Jindal Stainless Q1 FY25 Analysis: Key takeaways!!
Jindal Stainless Limited maintains a positive outlook, expecting strong domestic demand across major segments. The company achieved its highest-ever sales in Q1 FY25, with a 5% year-on-year increase. Management remains confident about achieving 20% volume growth for the full year FY25, driven by infrastructure spending, railway expansion, and growth in new sectors like renewable energy and nuclear power.
Strategic Initiatives:
- Acquisition of Chromeni Steels: JSL completed the acquisition of Chromeni Steels Private Limited for over INR 1,600 crores, adding 0.6 million tons per annum cold rolling capacity.
- Co-branding schemes: The company is expanding its successful co-branding initiative beyond the Pipe & Tube segment to other consumer-facing segments like utensils and hollowware.
- Capacity expansion: JSL is ramping up its nickel pig iron (NPI) plant and expects to start operations by Q3 FY25.
- Channel financing and market research: The company is focusing on deeper tier market research and channel financing to extract better value from customers.
Trends and Themes:
- Increasing domestic stainless steel consumption in line with GDP growth
- Growing demand in infrastructure, railways, defense, and new-age industries
- Focus on value-added and high-margin products
- Emphasis on sustainability and environmentally responsible operations
Industry Tailwinds:
- Government’s infrastructure push and increased capital expenditure
- Growth in railways, nuclear power, and renewable energy sectors
- Rising stainless steel demand in new applications like LNG terminals and desalination plants
- Implementation of BIS certification norms to potentially curb low-quality imports
Industry Headwinds:
- Red Sea issues affecting export logistics and freight costs
- Volatile nickel prices impacting inventory valuation
- Intense competition from imports in certain segments
- Global economic uncertainties affecting export markets
Analyst Concerns and Management Response:
- Export market challenges: Management expects improvement in H2 and is exploring new export markets like Japan, South Korea, and South America.
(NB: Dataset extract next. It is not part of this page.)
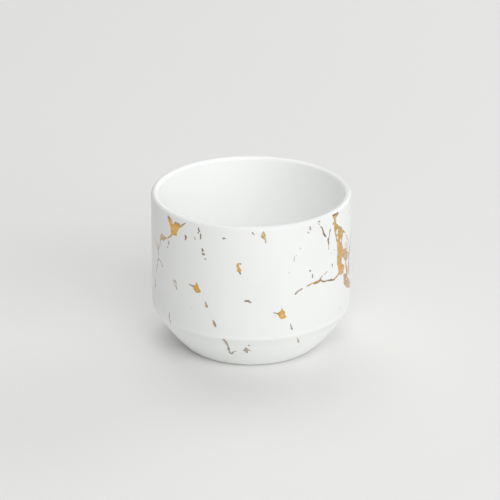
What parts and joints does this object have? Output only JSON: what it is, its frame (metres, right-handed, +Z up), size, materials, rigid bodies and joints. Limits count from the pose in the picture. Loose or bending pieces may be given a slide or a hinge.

- Debt levels: The company maintains its focus on prudent financial ratios and aims to keep net debt to EBITDA below 1.5x.
- Management bandwidth for expansion: JSL is proactively working on developing leadership talent to handle growth.
Competitive Landscape:
JSL maintains its strong market position in India. The company is focusing on high-margin segments and value-added products to differentiate itself from competitors. The acquisition of Chromeni Steels enhances its competitive edge in cold-rolled products.
Guidance and Outlook:
- 20% volume growth for FY25
- EBITDA per ton guidance of INR 18,000-20,000
- Net debt to EBITDA ratio to remain below 1.5x
Capital Allocation Strategy:
JSL’s capital allocation focuses on growth investments, dividends, and maintaining a strong balance sheet. The company has taken an enabling resolution to raise up to INR 5,000 crores through equity-like instruments for future organic and inorganic growth opportunities.
Opportunities & Risks:
Opportunities:
- Expansion into new export markets
- Growth in domestic infrastructure and new-age industries
- Potential for further value-added product development
Risks:
- Volatile raw material prices, especially nickel
- Geopolitical tensions affecting global trade
- Potential economic slowdowns impacting demand
Regulatory Environment:
The implementation of BIS certification norms is seen as a positive step for the industry. JSL is actively engaging with the government on the proposed National Stainless Steel Policy, which could provide further support to the sector.
Customer Sentiment:
Customer sentiment remains positive, especially in domestic markets. The company’s co-branding initiatives are helping to build stronger relationships with customers and end-users.
Top 3 Takeaways:
- JSL maintains strong growth momentum with 20% volume growth guidance for FY25, driven by robust domestic demand and strategic initiatives.
- The acquisition of Chromeni Steels and ongoing capacity expansions position the company for future growth in value-added products.
- Despite challenges in the export market, JSL is actively exploring new geographies and maintaining a focus on high-margin segments to sustain profitability.